Conhecemos essa narrativa, de guerras passadas, de animosidade ditada por divergências políticas, incompatibilidades ideológicas ou antagonismos religiosos. Não é desejável. Imperiosa é a defesa dos direitos e liberdades de indivíduos e nações através do diálogo e não do recurso a meios bélicos.

 

No clima geopolítico actual, talvez a lição mais valiosa a extrair do percurso político de Gorbachev é que certo tipo de líder pode mudar o rumo da história, mesmo quando tal parece impossível. Assim aconteceu sob a égide de Gorbachev, que declarou os direitos humanos como valores universais e não apenas ocidentais, acreditando genuinamente que através da glasnost e da perestroika reformaria uma economia disfuncional e falida e eliminaria a repressão brutal que caracterizava o sistema comunista.

 

As lições de ontem relevam hoje. Então, como agora, é necessária uma mudança no topo da pirâmide hierárquica russa: um novo líder, uma nova voz que dê corpo a valores, princípios e normas manifestamente basilares, humanos e universais, que substitua o paradigma político, que caminhe do totalitarismo para a democracia.

 

O presente surge como possibilidade de actuação e o futuro invoca algo por moldar em nome da paz.
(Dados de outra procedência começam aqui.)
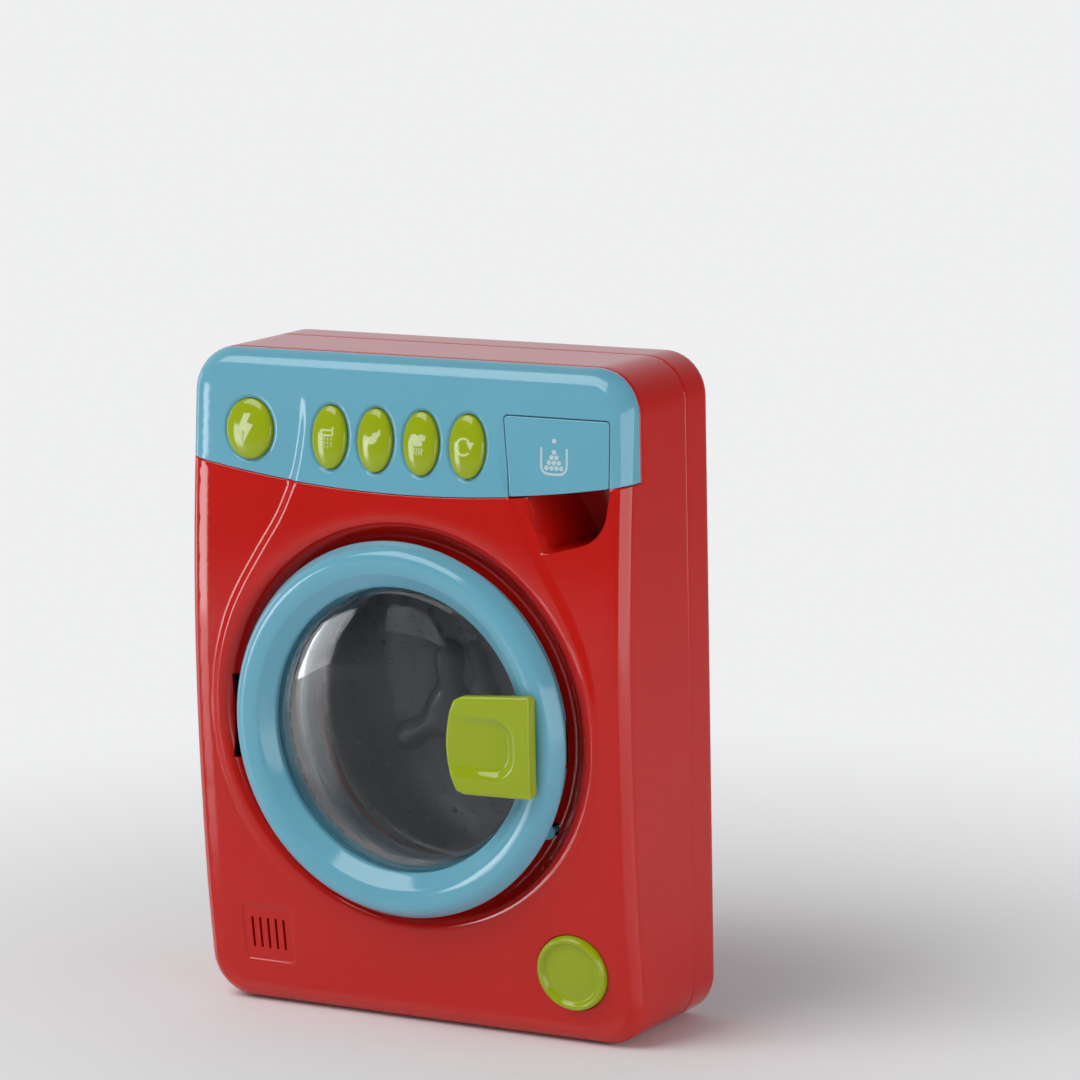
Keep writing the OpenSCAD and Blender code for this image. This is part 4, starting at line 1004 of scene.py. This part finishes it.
parts.append((lift(v2, 28), f2))
for x, z in BOSS:
    c = circle(x, z, 3.6, 32)
    parts.append(skirt(lift(c, 46), (0, -11, 0)))
    v2, f2 = tri2d(c, [circle(x, z, 1.9, 20)], (), [])
    parts.append((lift(v2, 35), f2))
make("casing_rear", parts, RED, "casing", ["rear_shell"], outward=(0, 20, 140))


# Floor, light and camera.
me = bpy.data.meshes.new("floor")
me.from_pydata([(-12, -12, -0.0005), (12, -12, -0.0005), (12, 12, -0.0005), (-12, 12, -0.0005)], [], [(0, 1, 2, 3)])
floor = bpy.data.objects.new("floor", me)
bpy.context.scene.collection.objects.link(floor)
m = bpy.data.materials.new("floor_pale")
m.use_nodes = True
nt = m.node_tree
gloss = nt.nodes["Principled BSDF"]
gloss.inputs["Base Color"].default_value = srgb(236, 236, 236)
gloss.inputs["Roughness"].default_value = 0.14
matt = nt.nodes.new("ShaderNodeBsdfDiffuse")
matt.inputs["Color"].default_value = srgb(240, 240, 240)
path = nt.nodes.new("ShaderNodeLightPath")
mix = nt.nodes.new("ShaderNodeMixShader")
nt.links.new(path.outputs["Is Glossy Ray"], mix.inputs["Fac"])
nt.links.new(matt.outputs["BSDF"], mix.inputs[1])
nt.links.new(gloss.outputs["BSDF"], mix.inputs[2])
# Far from the toy the floor fades into the backdrop, for the camera only
far = nt.nodes.new("ShaderNodeEmission")
far.inputs["Color"].default_value = BACKDROP
place = nt.nodes.new("ShaderNodeTexCoord")
reach = nt.nodes.new("ShaderNodeVectorMath")
reach.operation = "LENGTH"
fade = nt.nodes.new("ShaderNodeMapRange")
fade.interpolation_type = "SMOOTHSTEP"
fade.inputs["From Min"].default_value, fade.inputs["From Max"].default_value = 0.08, 0.62
only = nt.nodes.new("ShaderNodeMath")
only.operation = "MULTIPLY"
blend = nt.nodes.new("ShaderNodeMixShader")
nt.links.new(place.outputs["Object"], reach.inputs[0])
nt.links.new(reach.outputs["Value"], fade.inputs["Value"])
nt.links.new(fade.outputs["Result"], only.inputs[0])
nt.links.new(path.outputs["Is Camera Ray"], only.inputs[1])
nt.links.new(only.outputs["Value"], blend.inputs["Fac"])
nt.links.new(mix.outputs["Shader"], blend.inputs[1])
nt.links.new(far.outputs["Emission"], blend.inputs[2])
nt.links.new(blend.outputs["Shader"], nt.nodes["Material Output"].inputs["Surface"])
me.materials.append(m)

world = bpy.data.worlds.new("studio")
world.use_nodes = True
bpy.context.scene.world = world
wt = world.node_tree
bg = wt.nodes["Background"]
bg.inputs["Color"].default_value = (0.94, 0.96, 1.0, 1)
tc = wt.nodes.new("ShaderNodeTexCoord")
dot = wt.nodes.new("ShaderNodeVectorMath")
dot.operation = "DOT_PRODUCT"
dot.inputs[1].default_value = (-0.9, 1.0, 0.0)
rng = wt.nodes.new("ShaderNodeMapRange")
rng.interpolation_type = "SMOOTHSTEP"
for k, q in {"From Min": 0.3, "From Max": 1.2, "To Min": WORLD_FRONT, "To Max": WORLD_BACK}.items():
    rng.inputs[k].default_value = q
backdrop = wt.nodes.new("ShaderNodeBackground")
backdrop.inputs["Color"].default_value = BACKDROP
seen = wt.nodes.new("ShaderNodeLightPath")
pick = wt.nodes.new("ShaderNodeMixShader")
wt.links.new(tc.outputs["Generated"], dot.inputs[0])
wt.links.new(dot.outputs["Value"], rng.inputs["Value"])
wt.links.new(rng.outputs["Result"], bg.inputs["Strength"])
wt.links.new(seen.outputs["Is Camera Ray"], pick.inputs["Fac"])
wt.links.new(bg.outputs["Background"], pick.inputs[1])
wt.links.new(backdrop.outputs["Background"], pick.inputs[2])
wt.links.new(pick.outputs["Shader"], wt.nodes["World Output"].inputs["Surface"])


def lamp(name, loc, target, size, radiance, size_y=None, color=(1, 1, 1)):
    """Soft box of the given radiance."""
    d = bpy.data.lights.new(name, "AREA")
    d.shape = "RECTANGLE"
    d.size, d.size_y = size, size_y or size
    d.energy = radiance * math.pi * d.size * d.size_y
    d.color = color
    o = bpy.data.objects.new(name, d)
    bpy.context.scene.collection.objects.link(o)
    o.location = loc
    o.rotation_euler = (Vector(target) - Vector(loc)).to_track_quat("-Z", "Y").to_euler()
    o.visible_camera = False
    return o


lamp("key", (-0.7, -1.15, 1.75), (0, 0, 0.12), 1.5, 4.0)
lamp("left_panel", (-0.95, -0.92, 0.14), (-0.05, 0, 0.14), 0.3, 7.0, 0.36, (0.95, 0.97, 1.0))
lamp("left_edge", (-1.25, 0.02, 0.25), (-0.1, 0, 0.2), 0.16, 3.0, 0.5)
lamp("right_panel", (0.95, -0.16, 0.21), (0.1, 0, 0.21), 1.75, 2.4, 0.42, (0.95, 0.97, 1.0))

cam = bpy.data.objects.new("camera", bpy.data.cameras.new("camera"))
bpy.context.scene.collection.objects.link(cam)
SENSOR, FOCAL_PX, PICTURE_PX = 36, 5036, 1080
cam.data.sensor_width = SENSOR
cam.data.lens = SENSOR * FOCAL_PX / PICTURE_PX
back = -Vector((-0.49618441, 0.85088374, -0.17262066)).normalized()
rightv = Vector((0.86541082, 0.50067949, -0.01959977)).normalized()
upv = back.cross(rightv)
rot = Matrix((rightv, upv, back)).transposed().to_4x4()
cam.matrix_world = Matrix.Translation((1.07367, -1.75438, 0.56098)) @ rot
cam.data.clip_start, cam.data.clip_end = 0.05, 50
bpy.context.scene.camera = cam
bpy.context.scene.view_settings.view_transform = "Standard"
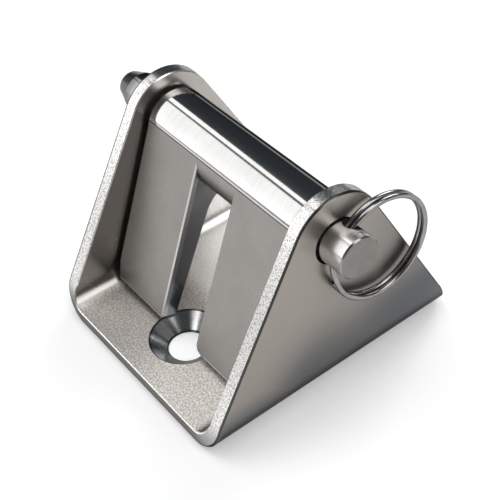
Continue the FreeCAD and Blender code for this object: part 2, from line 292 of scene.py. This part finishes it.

Paz fundamental, paz genuína, paz para todos, não apenas agora e sim para sempre, fruto do esforço de muitas nações, soma de muitos actos, no seio de um processo dinâmico e não estático, que se deve adaptar aos desafios de cada geração (parafraseando Gorbatchev que por sua vez citava JFK).

 

Fácil não é, mas a humanidade não “teria alcançado o possível se, repetidas vezes, não tivesse tentado o impossível” (Max Weber).